(Given instruction):
All lines from the one with "obj.matrix_world = Matrix.Identity(4)" through the one with "return Vector((CX - PIN[0]", and only those, are to be reproduced exactly, both ends included.

━━━━━ Data excerpts ━━━━━

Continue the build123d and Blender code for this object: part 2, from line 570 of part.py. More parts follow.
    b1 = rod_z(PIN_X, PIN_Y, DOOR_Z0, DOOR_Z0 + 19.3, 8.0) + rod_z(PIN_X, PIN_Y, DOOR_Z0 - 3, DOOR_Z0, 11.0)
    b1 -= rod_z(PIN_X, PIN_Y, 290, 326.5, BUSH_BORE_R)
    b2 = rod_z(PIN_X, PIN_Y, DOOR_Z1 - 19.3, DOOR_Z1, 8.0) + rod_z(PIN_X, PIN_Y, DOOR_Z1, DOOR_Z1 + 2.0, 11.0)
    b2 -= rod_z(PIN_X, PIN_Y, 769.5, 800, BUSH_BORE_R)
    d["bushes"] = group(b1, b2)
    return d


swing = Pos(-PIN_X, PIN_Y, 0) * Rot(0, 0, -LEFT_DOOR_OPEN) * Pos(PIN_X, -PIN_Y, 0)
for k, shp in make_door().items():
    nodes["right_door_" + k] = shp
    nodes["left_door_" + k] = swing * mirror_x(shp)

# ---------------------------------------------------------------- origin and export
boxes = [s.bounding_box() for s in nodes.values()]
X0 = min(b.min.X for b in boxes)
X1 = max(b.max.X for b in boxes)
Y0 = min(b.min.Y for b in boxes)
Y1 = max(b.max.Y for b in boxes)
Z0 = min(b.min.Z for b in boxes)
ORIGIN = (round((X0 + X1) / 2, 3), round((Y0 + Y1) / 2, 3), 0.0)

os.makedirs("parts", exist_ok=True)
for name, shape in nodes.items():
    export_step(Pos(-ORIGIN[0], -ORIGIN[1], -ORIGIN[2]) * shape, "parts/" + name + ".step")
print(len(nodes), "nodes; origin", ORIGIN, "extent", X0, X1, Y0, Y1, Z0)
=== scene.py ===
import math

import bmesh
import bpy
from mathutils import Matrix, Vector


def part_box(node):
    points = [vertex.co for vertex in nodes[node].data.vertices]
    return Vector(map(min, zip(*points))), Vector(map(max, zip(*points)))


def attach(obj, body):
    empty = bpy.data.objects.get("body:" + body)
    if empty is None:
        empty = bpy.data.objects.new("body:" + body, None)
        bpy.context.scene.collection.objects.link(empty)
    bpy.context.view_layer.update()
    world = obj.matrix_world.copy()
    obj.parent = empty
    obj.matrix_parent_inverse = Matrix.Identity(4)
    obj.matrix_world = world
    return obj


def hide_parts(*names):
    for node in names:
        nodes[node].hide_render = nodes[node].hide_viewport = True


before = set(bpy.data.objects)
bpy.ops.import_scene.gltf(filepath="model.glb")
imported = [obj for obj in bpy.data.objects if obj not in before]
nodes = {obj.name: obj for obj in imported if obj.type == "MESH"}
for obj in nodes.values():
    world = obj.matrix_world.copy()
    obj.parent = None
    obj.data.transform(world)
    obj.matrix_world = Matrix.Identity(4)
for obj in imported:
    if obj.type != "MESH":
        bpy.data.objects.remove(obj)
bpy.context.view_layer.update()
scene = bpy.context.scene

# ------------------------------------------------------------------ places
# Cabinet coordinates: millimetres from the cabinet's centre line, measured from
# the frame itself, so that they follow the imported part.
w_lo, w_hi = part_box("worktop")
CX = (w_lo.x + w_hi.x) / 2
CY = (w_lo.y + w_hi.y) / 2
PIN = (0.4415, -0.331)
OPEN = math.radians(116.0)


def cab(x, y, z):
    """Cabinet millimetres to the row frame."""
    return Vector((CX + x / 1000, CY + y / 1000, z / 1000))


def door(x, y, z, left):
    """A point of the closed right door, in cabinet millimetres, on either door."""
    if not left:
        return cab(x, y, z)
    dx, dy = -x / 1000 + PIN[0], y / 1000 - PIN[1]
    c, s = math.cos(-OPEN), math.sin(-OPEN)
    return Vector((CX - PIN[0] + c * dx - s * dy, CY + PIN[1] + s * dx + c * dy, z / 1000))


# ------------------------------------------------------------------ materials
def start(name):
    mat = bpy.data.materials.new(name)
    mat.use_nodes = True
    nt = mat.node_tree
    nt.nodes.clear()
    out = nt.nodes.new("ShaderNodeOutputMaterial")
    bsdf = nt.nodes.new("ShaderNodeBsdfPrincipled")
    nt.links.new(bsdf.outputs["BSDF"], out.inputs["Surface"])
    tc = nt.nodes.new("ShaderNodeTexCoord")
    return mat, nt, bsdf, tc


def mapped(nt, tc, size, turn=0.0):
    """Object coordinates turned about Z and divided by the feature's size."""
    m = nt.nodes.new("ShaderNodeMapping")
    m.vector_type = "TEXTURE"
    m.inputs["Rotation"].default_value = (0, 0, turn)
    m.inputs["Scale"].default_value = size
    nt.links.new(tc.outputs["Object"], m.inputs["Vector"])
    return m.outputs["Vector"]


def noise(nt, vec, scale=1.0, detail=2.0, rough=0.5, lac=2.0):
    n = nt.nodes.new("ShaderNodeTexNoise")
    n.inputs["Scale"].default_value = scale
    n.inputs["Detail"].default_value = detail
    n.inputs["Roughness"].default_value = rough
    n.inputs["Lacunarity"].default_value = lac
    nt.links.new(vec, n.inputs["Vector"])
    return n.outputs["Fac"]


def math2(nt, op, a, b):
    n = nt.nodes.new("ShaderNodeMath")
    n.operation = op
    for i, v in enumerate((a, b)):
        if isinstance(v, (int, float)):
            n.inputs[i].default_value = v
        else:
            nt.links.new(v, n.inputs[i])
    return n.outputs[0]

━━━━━
━━━━━ Data excerpts ━━━━━

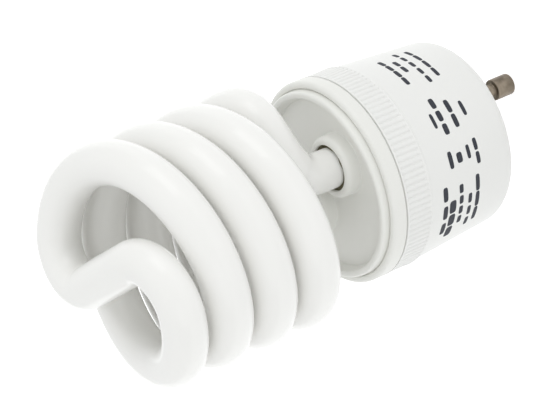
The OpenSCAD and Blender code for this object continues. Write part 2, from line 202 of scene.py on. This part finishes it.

━━━━━

(Reply):
    obj.matrix_world = Matrix.Identity(4)
for obj in imported:
    if obj.type != "MESH":
        bpy.data.objects.remove(obj)
bpy.context.view_layer.update()
scene = bpy.context.scene

# ------------------------------------------------------------------ places
# Cabinet coordinates: millimetres from the cabinet's centre line, measured from
# the frame itself, so that they follow the imported part.
w_lo, w_hi = part_box("worktop")
CX = (w_lo.x + w_hi.x) / 2
CY = (w_lo.y + w_hi.y) / 2
PIN = (0.4415, -0.331)
OPEN = math.radians(116.0)


def cab(x, y, z):
    """Cabinet millimetres to the row frame."""
    return Vector((CX + x / 1000, CY + y / 1000, z / 1000))


def door(x, y, z, left):
    """A point of the closed right door, in cabinet millimetres, on either door."""
    if not left:
        return cab(x, y, z)
    dx, dy = -x / 1000 + PIN[0], y / 1000 - PIN[1]
    c, s = math.cos(-OPEN), math.sin(-OPEN)
    return Vector((CX - PIN[0] + c * dx - s * dy, CY + PIN[1] + s * dx + c * dy, z / 1000))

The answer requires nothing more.